Problem details:
Copy the data below exactly.

Dataset excerpt:
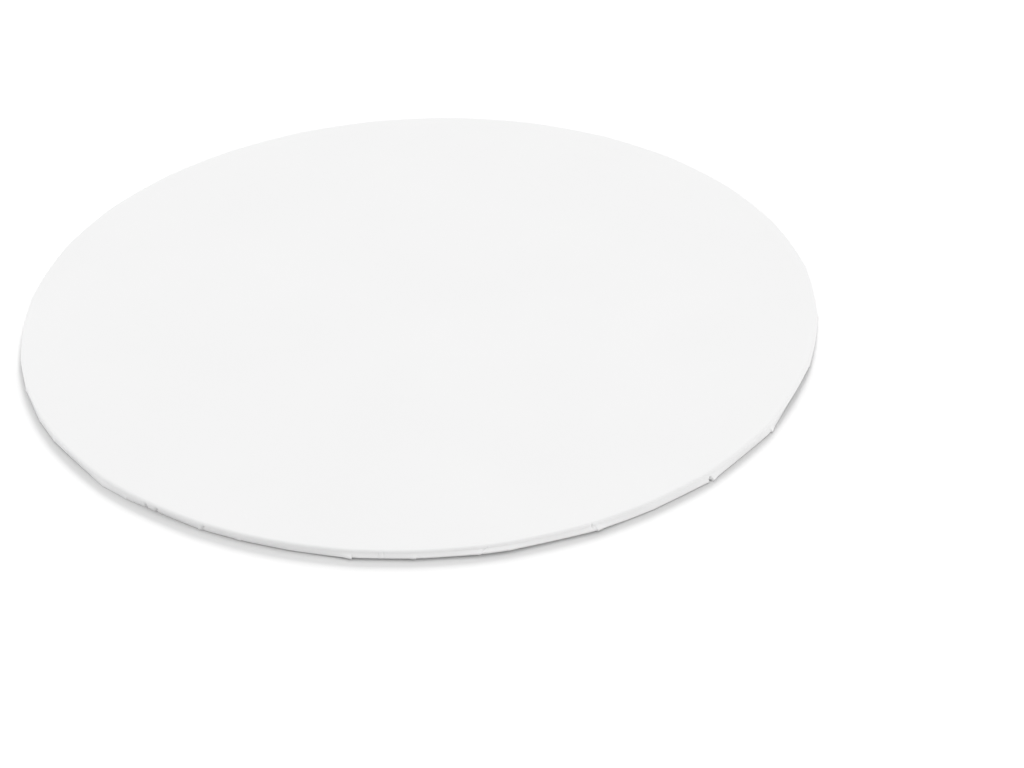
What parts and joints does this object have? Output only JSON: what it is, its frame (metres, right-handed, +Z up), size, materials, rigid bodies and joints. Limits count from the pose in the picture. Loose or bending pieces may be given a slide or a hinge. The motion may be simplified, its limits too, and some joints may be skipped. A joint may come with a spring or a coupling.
{
  "type": "cake board",
  "caption": "Round flat cake board, a thin stiff disc covered in white paper that is pleated over the rim and turned in underneath.",
  "frame": {"origin": "centre of the underside, on the surface that the board lies on", "axes": "+Z up, square to the flat faces; -Y towards the front edge"},
  "size_m": [0.3048, 0.307, 0.0033],
  "materials": {
    "cover_paper": "smooth white coated paper with a soft satin sheen"
  },
  "bodies": {
    "root": {"cake_board": "cover_paper"}
  },
  "joints": []
}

Solution:
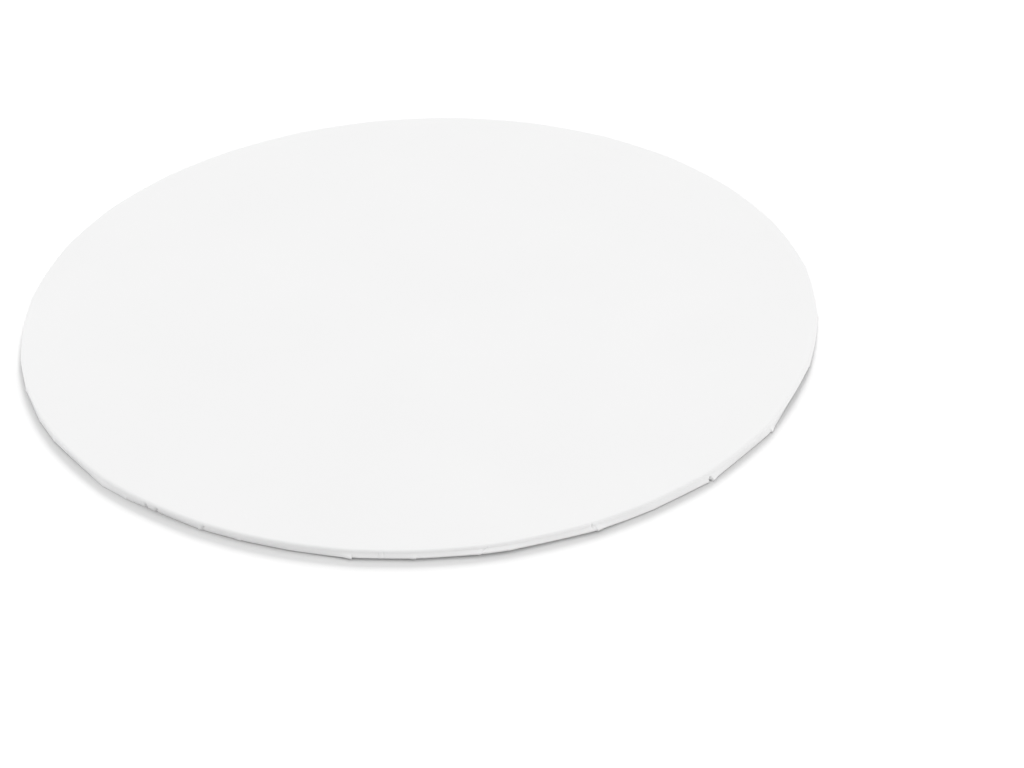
What parts and joints does this object have? Output only JSON: what it is, its frame (metres, right-handed, +Z up), size, materials, rigid bodies and joints. Limits count from the pose in the picture. Loose or bending pieces may be given a slide or a hinge. The motion may be simplified, its limits too, and some joints may be skipped. A joint may come with a spring or a coupling.
{
  "type": "cake board",
  "caption": "Round flat cake board, a thin stiff disc covered in white paper that is pleated over the rim and turned in underneath.",
  "frame": {"origin": "centre of the underside, on the surface that the board lies on", "axes": "+Z up, square to the flat faces; -Y towards the front edge"},
  "size_m": [0.3048, 0.307, 0.0033],
  "materials": {
    "cover_paper": "smooth white coated paper with a soft satin sheen"
  },
  "bodies": {
    "root": {"cake_board": "cover_paper"}
  },
  "joints": []
}